Task over we were back at the table for a run-through of the working hours, rates of pay and general requirements to work.  "Uniform always to be worn.  Polite and courteous at all times.  No vibrant or unusual hair colours...".  Wait, what?  WHAT?? It was only then that I sensed the elephant in the room.  Really?  She waited until she'd subjected me to Tesco-bashing, talking to strangers and "playing" with balloons to tell me this?  Didn't she notice, because surely it's her job to see these things?  Did she think I'd be offended if she asked me to leave?  Was she colour-blind??  

So at that stage, I felt it was time to leave.  And with the words, "We'll be in touch" ringing in my ears, I took my PURPLE barnet outta there.  Yes, purple. I sat there for forty bleedin' minutes, for her THEN to announce that she never had any intention of giving me the job in the first place. *sigh*

And, the VERY NEXT DAY, I received the obligatory Dear John... letter.  They were so glad I applied and, although they had nothing suitable at the moment, they would be in touch once something arose.  I'm sure it's only a matter of time before they realise that need a purple-haired, bossy, loudmouth Irish woman.  I'm thinking something in PR.....

Friday, 14 October 2011

Job Seek Her - The story of my efforts to gain employment

So, ok, I do have a job.  But I only work for five and a bit hours a week.  The money comes in handy, but I am available for other work.  I'd love to get out there, meet new people, contribute to the household.  But for someone in my position, it's not easy.

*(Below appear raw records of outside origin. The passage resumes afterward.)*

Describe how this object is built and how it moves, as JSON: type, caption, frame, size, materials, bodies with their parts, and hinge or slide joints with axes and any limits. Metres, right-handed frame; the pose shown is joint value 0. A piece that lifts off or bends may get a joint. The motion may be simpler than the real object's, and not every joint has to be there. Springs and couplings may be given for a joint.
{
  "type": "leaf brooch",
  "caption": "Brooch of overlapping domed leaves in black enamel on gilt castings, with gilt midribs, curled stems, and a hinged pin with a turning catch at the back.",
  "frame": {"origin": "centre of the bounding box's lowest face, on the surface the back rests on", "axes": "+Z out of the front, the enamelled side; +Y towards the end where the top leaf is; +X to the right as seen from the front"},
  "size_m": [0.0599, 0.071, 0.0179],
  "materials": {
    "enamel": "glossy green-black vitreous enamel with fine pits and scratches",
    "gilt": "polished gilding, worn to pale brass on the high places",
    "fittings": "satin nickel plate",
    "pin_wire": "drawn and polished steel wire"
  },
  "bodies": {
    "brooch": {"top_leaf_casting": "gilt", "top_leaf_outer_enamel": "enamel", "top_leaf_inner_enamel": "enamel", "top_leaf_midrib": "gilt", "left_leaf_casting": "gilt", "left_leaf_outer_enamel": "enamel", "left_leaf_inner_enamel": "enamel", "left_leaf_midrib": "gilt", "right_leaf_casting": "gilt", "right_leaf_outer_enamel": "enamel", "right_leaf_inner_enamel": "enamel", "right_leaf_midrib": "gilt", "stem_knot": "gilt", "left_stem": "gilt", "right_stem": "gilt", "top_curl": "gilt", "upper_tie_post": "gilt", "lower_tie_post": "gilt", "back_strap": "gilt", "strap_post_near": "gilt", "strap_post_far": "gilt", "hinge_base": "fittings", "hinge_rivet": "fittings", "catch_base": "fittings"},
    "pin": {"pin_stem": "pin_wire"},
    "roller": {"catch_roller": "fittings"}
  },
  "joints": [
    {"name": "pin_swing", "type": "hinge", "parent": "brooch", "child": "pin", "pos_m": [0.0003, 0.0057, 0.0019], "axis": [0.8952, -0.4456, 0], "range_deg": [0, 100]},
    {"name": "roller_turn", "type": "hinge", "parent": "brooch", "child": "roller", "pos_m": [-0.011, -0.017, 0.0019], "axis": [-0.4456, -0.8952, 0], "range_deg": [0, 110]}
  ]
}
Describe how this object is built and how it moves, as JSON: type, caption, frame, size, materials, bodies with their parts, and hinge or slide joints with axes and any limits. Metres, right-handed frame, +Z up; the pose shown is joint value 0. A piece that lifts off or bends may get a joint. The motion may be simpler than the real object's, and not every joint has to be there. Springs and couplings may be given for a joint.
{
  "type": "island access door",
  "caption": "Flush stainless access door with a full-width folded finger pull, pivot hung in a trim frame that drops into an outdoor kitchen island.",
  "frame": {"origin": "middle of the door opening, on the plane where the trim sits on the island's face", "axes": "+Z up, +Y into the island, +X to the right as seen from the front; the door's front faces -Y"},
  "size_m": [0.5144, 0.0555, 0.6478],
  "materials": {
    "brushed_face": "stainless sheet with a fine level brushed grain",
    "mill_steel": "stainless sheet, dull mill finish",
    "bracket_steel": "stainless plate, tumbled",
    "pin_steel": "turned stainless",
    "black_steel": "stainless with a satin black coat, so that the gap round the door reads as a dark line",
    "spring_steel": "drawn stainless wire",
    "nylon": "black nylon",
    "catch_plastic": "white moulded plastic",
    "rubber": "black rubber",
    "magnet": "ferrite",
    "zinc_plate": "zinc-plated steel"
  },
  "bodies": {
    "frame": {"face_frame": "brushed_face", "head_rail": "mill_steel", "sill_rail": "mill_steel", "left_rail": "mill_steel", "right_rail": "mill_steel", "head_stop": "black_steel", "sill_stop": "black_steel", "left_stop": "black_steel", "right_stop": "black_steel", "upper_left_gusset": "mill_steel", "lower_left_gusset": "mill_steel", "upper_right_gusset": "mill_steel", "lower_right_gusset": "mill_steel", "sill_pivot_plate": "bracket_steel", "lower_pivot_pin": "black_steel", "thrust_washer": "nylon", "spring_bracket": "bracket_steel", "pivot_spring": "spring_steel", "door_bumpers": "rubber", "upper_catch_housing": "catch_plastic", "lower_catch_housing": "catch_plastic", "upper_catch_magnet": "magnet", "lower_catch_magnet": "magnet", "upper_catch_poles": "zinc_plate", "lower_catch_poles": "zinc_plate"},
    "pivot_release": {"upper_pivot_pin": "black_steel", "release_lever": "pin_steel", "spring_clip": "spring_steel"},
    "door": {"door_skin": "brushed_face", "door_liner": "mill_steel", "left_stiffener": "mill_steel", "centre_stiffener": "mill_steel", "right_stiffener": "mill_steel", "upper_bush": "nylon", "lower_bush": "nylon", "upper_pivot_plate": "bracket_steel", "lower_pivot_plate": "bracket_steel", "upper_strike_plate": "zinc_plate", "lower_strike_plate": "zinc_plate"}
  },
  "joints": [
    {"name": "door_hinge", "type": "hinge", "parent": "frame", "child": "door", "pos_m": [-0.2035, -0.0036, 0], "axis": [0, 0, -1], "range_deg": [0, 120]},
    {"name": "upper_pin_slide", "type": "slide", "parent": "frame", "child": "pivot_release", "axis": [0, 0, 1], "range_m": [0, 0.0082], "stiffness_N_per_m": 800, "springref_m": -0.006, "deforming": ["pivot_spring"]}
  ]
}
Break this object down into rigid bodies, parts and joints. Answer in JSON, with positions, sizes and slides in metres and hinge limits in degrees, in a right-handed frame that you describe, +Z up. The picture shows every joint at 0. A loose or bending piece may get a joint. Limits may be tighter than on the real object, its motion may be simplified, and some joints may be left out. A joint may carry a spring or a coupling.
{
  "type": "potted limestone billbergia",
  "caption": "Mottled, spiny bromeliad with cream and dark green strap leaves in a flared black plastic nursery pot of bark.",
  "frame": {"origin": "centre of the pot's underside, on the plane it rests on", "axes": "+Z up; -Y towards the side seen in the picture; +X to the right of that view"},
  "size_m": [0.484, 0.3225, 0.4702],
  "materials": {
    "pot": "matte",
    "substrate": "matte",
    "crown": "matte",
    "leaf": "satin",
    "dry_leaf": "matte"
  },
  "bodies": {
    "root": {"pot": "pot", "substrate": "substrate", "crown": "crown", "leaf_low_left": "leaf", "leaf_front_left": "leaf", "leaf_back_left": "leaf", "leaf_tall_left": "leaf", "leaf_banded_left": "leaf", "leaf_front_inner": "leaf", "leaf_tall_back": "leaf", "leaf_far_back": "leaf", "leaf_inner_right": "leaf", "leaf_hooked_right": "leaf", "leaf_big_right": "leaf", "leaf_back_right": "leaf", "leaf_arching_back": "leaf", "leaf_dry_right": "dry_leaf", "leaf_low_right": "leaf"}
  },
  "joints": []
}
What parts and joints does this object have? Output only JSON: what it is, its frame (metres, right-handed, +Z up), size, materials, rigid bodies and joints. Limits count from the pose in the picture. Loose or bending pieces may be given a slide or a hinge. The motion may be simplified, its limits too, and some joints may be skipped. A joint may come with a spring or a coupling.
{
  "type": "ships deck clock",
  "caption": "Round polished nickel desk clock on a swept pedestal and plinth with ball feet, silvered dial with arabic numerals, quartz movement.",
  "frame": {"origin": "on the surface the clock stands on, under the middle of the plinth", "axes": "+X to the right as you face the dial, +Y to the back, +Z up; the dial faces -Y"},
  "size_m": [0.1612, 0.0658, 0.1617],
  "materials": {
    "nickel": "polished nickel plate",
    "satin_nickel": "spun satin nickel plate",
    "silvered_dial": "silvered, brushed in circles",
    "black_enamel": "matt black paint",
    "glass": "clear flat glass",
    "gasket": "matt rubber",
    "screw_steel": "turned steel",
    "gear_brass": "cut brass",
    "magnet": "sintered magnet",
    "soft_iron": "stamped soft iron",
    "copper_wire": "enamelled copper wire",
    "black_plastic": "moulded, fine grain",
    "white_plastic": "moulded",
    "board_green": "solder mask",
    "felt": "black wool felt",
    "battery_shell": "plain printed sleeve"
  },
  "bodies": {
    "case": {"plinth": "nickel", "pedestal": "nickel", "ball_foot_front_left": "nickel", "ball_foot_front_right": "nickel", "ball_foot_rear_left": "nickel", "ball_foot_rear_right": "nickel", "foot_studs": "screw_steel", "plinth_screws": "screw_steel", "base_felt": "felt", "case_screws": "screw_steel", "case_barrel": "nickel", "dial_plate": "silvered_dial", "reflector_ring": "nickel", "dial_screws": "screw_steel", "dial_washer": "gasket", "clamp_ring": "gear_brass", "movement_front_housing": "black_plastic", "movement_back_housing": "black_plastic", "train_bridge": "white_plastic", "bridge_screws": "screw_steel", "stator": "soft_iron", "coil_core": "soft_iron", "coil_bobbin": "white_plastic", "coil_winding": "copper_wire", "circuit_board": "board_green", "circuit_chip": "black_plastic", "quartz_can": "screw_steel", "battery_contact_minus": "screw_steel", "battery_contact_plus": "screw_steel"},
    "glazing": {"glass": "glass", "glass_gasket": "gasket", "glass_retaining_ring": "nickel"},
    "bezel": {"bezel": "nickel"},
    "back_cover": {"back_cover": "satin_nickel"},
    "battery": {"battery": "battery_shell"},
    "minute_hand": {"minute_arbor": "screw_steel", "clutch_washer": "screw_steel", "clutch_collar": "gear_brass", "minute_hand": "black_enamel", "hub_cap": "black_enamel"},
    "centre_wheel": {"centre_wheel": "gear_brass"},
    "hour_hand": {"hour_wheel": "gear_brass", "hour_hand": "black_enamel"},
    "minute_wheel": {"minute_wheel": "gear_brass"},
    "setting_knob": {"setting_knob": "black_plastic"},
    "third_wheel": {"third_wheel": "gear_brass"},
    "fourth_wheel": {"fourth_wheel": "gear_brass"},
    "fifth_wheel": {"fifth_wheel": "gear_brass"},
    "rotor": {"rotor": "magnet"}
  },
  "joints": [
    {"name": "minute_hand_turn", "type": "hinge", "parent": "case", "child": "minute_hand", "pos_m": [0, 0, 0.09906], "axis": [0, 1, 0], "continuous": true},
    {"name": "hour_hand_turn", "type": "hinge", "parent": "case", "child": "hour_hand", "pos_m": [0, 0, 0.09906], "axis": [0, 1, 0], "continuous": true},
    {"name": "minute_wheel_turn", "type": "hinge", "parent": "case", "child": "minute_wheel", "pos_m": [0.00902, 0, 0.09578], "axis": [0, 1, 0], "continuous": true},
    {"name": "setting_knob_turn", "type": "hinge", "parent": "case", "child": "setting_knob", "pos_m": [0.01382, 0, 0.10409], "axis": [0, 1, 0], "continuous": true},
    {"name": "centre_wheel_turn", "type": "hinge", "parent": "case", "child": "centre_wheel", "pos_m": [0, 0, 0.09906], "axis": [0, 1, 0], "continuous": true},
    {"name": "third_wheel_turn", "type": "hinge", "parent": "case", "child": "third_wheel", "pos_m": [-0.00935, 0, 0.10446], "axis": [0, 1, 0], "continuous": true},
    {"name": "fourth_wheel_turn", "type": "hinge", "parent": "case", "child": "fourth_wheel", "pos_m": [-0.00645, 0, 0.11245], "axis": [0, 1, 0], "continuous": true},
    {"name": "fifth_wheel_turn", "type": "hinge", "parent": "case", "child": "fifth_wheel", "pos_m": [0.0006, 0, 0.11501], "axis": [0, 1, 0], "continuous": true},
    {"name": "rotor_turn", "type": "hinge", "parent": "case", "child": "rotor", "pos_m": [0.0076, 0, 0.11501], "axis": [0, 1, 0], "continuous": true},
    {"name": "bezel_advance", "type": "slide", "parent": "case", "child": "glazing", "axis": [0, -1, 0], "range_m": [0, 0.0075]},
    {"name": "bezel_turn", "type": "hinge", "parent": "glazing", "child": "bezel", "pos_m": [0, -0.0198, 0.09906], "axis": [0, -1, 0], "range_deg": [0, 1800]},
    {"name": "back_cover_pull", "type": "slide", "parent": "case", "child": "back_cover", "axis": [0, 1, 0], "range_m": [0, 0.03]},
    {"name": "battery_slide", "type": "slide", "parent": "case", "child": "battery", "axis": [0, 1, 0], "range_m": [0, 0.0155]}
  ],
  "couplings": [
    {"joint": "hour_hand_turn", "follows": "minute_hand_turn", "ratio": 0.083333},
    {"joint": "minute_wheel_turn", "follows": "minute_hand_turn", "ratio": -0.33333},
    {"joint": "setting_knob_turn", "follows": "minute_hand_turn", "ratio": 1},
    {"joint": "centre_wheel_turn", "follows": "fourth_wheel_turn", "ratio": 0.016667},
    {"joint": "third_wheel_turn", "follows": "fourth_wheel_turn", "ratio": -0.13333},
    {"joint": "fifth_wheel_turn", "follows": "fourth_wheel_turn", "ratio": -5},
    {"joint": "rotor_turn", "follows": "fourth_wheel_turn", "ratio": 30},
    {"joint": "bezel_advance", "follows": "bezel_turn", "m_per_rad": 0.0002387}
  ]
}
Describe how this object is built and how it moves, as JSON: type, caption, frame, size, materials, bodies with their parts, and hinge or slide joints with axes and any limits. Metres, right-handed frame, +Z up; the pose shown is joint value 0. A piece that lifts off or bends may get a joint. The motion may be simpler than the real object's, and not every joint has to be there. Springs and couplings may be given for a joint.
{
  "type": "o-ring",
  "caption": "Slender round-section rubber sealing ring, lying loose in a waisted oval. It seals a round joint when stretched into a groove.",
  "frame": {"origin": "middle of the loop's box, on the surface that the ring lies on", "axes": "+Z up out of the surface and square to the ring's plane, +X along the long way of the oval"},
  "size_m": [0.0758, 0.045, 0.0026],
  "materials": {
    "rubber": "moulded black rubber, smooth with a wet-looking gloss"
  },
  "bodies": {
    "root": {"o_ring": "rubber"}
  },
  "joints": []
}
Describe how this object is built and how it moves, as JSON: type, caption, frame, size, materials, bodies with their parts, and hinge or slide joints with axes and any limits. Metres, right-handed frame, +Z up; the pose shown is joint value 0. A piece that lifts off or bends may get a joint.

For many years, I was the main breadwinner in our house.  I was successful, I made decisions, I wasn't just someone's mum.  Then it came time the eldest of my lads to start school.  I wanted him to go to our local school, which meant our previous childcare arrangement no longer worked.  So I gave up work.  Although I've never regretted spending all those years with the boys when they were younger, I would have liked to have done both.  My OH would be first to admit that he took a firm step back and never allowed any flexibility in his work-life to help accommodate with MY potential to work.

And so we moved to the UK and this diminished even more, my ability to work.  So I stayed home, settled the boys into school, made sure I was always around.  I did brief take up a job, but as I was essentially the boys sole carer during waking hours, it involved working nights.  I stuck it out for two years, but found it extremely hard.  I used to come home at 7am, go to bed for an hour, get up, get the lads sorted for school, drop them off and then eventually get back to bed to sleep until it was time to pick them up again.  When I finished there, I didn't work for a while, for most of the boys journey through primary school.  Then when my eldest was in year six, I was lucky enough to get a job working as a dinner lady at his school and I've been there ever since.  I love my job and I think I'm pretty good at it.  But it's not enough.  

So fast-forward a few years and I'm still a dinner lady and although I've been searching on and off, I haven't been able to find another job.  I find filling out applications daunting.  My CV is somewhat like Chesney Hawkes and stuck in the 90's.  Although I think I have gained very beneficial experience through life in the last two decades, potential employers don't see it.  I understand it a tough market, I understand there are single earner families that wouldn't understand my necessity to work.  But it's tough out there, I want to do my bit.